- EXERCISE OBJECTIVE:
From the entries below, say how many lines carry the word "imported", and give nothing but the number.

Modeling code records
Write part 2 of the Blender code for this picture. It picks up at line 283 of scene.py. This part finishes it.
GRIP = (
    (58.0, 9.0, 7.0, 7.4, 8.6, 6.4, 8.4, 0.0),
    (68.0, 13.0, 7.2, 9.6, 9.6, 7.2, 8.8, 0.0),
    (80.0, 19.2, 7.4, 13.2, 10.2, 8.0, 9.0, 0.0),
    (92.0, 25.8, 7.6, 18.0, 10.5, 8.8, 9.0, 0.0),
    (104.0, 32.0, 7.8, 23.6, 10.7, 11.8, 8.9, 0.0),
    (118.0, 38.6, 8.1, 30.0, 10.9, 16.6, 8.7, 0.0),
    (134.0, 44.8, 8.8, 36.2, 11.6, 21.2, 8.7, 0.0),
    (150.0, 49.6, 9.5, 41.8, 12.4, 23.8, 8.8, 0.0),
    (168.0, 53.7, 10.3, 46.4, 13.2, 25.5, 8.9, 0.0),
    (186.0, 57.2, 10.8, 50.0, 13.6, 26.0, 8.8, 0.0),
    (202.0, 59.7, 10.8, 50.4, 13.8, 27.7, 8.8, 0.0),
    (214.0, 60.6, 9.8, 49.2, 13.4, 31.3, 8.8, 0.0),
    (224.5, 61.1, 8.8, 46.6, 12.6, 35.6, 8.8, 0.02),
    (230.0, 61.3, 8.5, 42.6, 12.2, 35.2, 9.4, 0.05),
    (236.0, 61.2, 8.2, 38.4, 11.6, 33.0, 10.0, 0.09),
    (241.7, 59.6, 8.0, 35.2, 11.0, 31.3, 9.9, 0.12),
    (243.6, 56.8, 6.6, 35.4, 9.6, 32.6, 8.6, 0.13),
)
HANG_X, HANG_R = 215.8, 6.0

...

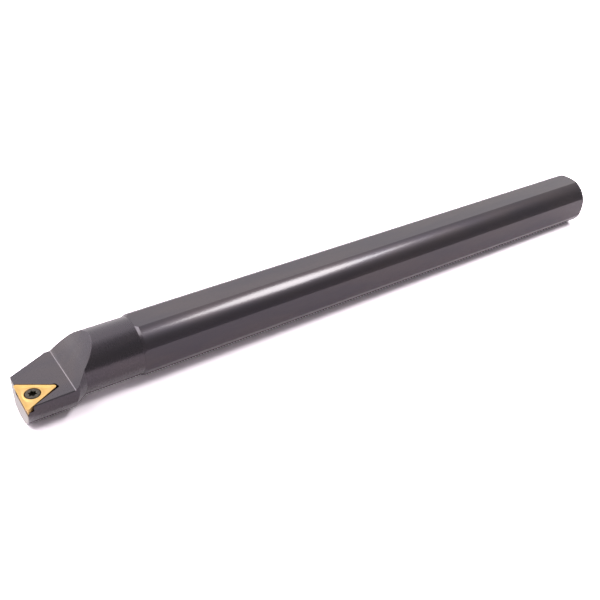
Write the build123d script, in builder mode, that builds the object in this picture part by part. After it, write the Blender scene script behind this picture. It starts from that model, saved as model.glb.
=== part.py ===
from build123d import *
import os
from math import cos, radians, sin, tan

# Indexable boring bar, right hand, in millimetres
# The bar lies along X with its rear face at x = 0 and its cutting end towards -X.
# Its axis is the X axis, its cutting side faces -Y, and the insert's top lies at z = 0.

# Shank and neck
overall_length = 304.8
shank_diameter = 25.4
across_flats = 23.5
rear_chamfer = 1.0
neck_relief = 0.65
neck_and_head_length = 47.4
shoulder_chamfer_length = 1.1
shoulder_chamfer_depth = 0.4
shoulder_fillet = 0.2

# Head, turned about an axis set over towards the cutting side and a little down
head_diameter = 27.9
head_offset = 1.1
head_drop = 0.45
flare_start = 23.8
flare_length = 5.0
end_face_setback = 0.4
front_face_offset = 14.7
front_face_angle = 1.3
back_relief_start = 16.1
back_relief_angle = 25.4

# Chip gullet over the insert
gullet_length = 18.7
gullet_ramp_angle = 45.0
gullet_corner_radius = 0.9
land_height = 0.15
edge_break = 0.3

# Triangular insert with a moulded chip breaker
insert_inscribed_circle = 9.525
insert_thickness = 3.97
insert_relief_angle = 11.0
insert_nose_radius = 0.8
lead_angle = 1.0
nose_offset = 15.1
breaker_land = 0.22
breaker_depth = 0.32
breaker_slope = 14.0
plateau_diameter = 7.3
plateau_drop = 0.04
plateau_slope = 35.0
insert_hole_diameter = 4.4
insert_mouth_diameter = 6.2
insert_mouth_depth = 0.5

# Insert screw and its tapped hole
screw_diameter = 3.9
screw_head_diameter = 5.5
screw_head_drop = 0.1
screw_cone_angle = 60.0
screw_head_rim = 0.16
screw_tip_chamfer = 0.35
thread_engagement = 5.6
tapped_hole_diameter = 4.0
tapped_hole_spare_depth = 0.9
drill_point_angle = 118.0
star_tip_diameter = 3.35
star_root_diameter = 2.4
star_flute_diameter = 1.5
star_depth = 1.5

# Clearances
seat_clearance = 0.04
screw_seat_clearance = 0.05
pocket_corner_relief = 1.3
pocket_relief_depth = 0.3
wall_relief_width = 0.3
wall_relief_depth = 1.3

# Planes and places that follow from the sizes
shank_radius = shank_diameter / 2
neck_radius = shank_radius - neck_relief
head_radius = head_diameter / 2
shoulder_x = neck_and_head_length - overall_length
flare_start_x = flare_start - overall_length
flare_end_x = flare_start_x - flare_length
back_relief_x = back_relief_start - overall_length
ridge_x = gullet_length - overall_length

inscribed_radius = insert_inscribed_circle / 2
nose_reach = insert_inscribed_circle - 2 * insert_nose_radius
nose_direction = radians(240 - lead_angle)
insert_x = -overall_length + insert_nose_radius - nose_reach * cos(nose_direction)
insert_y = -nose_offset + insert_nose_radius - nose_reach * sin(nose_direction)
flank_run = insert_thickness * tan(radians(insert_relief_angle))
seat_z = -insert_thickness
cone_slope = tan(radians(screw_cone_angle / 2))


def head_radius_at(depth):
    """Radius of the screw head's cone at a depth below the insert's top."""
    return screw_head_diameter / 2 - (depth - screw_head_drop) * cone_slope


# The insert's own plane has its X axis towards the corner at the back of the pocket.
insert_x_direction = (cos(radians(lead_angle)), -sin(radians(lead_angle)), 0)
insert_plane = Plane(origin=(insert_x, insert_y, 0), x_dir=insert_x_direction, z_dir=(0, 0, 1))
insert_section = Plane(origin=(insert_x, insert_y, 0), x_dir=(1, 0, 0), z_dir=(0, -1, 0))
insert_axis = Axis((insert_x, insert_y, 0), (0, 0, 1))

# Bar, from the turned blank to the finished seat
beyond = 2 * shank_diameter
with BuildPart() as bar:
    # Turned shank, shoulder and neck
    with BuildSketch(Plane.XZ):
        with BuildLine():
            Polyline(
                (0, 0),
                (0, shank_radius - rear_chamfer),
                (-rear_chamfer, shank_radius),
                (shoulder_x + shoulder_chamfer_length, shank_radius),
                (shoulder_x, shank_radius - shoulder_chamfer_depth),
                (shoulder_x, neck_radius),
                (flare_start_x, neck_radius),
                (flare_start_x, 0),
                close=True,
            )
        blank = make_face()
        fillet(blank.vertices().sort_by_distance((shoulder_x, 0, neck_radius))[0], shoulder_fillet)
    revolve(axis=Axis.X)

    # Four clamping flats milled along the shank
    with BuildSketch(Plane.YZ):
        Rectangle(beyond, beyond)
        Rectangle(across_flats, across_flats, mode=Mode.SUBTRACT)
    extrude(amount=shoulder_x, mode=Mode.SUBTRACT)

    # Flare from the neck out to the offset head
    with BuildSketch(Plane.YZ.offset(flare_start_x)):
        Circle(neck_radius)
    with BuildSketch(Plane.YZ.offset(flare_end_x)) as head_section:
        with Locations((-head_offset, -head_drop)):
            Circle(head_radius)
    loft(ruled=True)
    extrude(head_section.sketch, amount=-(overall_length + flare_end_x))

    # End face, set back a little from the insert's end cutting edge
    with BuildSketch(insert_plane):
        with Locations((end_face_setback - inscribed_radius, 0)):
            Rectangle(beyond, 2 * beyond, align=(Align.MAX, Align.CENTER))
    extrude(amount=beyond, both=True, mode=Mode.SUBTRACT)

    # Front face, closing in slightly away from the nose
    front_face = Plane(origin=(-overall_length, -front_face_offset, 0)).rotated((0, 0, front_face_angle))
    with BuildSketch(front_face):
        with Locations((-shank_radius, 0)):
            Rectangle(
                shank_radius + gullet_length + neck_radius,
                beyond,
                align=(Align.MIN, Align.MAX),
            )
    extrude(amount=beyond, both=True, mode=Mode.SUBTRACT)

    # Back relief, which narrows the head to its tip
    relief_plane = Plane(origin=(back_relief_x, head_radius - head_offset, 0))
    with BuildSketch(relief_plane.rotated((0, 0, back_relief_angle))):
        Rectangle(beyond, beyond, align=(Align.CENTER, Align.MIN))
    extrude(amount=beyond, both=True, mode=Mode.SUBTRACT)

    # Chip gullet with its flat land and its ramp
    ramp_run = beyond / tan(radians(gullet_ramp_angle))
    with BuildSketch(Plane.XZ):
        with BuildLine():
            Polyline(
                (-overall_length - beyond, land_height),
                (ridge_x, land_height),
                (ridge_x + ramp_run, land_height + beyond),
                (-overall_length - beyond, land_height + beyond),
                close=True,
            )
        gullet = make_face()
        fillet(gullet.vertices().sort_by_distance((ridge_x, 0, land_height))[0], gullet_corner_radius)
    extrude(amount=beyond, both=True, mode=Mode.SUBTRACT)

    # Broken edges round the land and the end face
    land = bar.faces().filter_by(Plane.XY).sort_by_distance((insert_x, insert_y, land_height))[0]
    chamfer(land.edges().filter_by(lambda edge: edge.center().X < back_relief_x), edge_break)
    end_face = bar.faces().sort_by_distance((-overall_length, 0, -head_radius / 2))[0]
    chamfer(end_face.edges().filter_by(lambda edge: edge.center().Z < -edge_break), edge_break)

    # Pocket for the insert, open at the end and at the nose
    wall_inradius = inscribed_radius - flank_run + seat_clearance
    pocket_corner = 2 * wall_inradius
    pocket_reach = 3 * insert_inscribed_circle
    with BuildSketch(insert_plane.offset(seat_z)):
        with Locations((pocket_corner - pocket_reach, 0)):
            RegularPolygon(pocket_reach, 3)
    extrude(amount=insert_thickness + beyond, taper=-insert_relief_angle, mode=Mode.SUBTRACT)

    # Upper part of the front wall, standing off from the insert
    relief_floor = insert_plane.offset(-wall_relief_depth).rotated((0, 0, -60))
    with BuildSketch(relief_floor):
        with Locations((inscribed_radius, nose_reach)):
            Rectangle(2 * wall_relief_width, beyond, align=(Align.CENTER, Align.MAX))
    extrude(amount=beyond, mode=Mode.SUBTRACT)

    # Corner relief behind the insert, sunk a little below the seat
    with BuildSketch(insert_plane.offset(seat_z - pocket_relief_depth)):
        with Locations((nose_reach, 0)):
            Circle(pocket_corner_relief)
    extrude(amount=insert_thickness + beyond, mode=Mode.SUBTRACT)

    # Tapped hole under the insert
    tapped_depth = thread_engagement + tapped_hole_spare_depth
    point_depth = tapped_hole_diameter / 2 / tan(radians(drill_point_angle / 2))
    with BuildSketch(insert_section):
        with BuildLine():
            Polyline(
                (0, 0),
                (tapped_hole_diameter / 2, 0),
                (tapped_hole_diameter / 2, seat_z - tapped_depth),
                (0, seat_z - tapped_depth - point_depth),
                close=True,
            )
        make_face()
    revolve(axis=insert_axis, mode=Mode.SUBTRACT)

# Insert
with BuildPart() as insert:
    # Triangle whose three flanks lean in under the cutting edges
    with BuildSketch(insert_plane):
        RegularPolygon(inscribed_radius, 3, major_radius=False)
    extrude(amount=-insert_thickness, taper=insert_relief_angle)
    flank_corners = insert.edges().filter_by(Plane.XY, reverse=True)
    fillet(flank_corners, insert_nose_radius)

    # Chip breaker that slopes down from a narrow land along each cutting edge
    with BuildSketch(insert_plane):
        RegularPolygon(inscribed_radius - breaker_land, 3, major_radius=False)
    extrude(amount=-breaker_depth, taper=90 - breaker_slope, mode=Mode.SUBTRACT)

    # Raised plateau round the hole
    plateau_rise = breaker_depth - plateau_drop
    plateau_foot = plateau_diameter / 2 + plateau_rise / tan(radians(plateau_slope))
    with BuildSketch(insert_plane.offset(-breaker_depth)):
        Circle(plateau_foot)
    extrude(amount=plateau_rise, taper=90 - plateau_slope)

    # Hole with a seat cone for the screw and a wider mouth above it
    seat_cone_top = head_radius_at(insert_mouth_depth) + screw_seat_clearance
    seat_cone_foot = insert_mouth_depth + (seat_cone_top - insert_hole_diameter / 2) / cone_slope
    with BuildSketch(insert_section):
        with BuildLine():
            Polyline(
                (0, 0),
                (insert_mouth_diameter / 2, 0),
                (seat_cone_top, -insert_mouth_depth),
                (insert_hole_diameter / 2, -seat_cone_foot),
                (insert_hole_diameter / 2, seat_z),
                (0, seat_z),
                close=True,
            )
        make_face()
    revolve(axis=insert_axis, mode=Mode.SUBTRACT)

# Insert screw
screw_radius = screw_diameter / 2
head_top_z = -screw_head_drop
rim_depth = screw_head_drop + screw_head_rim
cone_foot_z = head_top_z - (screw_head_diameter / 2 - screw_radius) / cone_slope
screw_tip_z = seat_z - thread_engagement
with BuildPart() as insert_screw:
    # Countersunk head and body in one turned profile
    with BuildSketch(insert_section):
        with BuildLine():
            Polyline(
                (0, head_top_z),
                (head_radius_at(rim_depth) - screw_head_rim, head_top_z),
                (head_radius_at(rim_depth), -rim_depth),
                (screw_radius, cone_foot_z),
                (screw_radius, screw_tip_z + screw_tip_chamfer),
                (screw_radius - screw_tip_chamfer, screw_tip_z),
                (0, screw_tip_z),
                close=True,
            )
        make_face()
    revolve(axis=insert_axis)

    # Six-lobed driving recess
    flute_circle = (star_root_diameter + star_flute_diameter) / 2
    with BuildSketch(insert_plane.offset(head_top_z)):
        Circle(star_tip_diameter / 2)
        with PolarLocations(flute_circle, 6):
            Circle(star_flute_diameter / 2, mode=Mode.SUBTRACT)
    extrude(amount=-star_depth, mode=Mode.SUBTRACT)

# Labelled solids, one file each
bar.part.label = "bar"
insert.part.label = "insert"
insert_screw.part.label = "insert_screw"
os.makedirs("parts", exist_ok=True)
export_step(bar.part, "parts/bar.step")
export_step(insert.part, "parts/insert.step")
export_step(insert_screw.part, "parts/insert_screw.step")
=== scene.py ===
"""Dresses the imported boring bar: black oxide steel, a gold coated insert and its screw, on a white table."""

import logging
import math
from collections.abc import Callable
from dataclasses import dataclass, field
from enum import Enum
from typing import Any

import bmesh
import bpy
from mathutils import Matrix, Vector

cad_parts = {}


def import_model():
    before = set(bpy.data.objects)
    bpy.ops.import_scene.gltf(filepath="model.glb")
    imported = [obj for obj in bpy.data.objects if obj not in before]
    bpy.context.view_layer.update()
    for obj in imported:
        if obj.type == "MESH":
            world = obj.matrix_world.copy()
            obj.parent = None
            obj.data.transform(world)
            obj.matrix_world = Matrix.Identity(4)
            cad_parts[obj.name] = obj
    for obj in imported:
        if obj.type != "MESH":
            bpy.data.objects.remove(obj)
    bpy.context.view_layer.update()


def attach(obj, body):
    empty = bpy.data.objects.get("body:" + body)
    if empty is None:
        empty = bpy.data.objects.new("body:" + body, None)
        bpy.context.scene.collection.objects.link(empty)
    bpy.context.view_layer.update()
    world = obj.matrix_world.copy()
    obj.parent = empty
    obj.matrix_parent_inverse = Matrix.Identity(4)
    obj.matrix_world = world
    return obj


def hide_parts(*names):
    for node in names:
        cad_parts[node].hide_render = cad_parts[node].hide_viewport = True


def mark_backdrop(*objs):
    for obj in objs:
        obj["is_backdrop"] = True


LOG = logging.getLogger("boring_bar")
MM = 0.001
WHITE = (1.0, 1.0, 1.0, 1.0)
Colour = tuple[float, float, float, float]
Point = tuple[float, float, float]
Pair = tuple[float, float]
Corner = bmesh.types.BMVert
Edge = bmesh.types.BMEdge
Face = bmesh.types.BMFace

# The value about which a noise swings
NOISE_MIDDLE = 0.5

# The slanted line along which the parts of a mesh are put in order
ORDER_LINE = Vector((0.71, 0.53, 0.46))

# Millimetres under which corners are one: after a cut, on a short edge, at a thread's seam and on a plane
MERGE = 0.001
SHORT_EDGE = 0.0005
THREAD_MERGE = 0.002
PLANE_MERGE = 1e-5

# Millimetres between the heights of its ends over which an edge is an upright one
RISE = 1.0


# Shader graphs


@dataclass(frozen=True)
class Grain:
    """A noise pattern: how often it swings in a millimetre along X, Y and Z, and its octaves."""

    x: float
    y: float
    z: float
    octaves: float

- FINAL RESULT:
4